Your objective:
Search the listing below for the string "JSON" and copy every line where it occurs.
begin Entries supplied
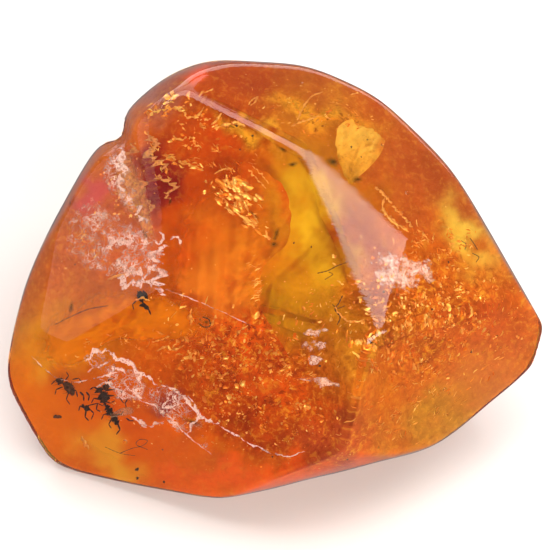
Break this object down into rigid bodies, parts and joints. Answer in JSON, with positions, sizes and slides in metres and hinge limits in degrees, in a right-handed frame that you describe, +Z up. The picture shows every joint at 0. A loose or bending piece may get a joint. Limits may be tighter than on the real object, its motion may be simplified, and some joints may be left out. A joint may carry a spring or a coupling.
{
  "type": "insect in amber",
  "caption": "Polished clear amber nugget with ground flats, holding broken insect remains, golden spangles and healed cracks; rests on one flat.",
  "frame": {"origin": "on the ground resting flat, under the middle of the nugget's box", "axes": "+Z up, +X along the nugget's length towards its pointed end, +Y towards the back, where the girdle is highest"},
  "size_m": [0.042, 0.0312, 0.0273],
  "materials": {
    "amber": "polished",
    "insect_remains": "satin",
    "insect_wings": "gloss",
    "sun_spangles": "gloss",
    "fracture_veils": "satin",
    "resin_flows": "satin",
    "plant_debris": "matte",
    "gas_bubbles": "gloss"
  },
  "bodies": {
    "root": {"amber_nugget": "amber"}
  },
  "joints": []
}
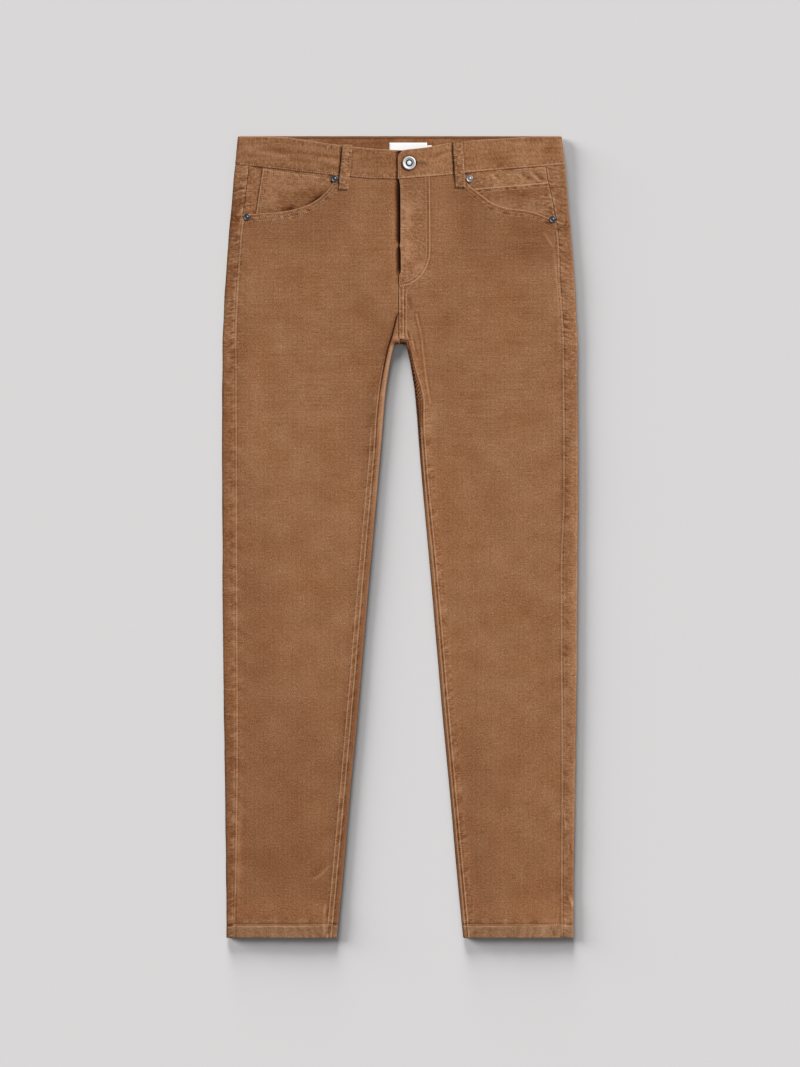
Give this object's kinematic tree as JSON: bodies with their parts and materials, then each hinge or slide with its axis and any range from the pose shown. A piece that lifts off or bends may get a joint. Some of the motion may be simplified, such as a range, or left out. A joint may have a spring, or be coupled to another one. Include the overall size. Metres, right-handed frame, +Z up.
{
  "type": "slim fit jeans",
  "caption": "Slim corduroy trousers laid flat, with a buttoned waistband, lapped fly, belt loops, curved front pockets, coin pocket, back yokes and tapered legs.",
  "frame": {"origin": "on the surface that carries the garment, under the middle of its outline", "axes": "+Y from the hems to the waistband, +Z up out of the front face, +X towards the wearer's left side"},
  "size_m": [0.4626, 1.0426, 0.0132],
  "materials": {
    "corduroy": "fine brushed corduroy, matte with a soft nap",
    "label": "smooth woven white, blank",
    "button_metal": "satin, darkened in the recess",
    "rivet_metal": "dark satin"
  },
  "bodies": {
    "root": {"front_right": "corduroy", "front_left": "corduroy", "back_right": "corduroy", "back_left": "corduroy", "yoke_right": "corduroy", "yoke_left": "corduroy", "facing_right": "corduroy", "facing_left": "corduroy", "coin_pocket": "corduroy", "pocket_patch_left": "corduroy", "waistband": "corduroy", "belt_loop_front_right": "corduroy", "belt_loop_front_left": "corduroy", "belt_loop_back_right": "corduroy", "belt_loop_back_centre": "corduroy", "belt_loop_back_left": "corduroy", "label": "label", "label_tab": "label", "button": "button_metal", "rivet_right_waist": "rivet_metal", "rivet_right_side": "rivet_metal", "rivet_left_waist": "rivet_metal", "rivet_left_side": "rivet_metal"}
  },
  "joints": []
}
end Entries supplied
Exercise response:
Break this object down into rigid bodies, parts and joints. Answer in JSON, with positions, sizes and slides in metres and hinge limits in degrees, in a right-handed frame that you describe, +Z up. The picture shows every joint at 0. A loose or bending piece may get a joint. Limits may be tighter than on the real object, its motion may be simplified, and some joints may be left out. A joint may carry a spring or a coupling.
Give this object's kinematic tree as JSON: bodies with their parts and materials, then each hinge or slide with its axis and any range from the pose shown. A piece that lifts off or bends may get a joint. Some of the motion may be simplified, such as a range, or left out. A joint may have a spring, or be coupled to another one. Include the overall size. Metres, right-handed frame, +Z up.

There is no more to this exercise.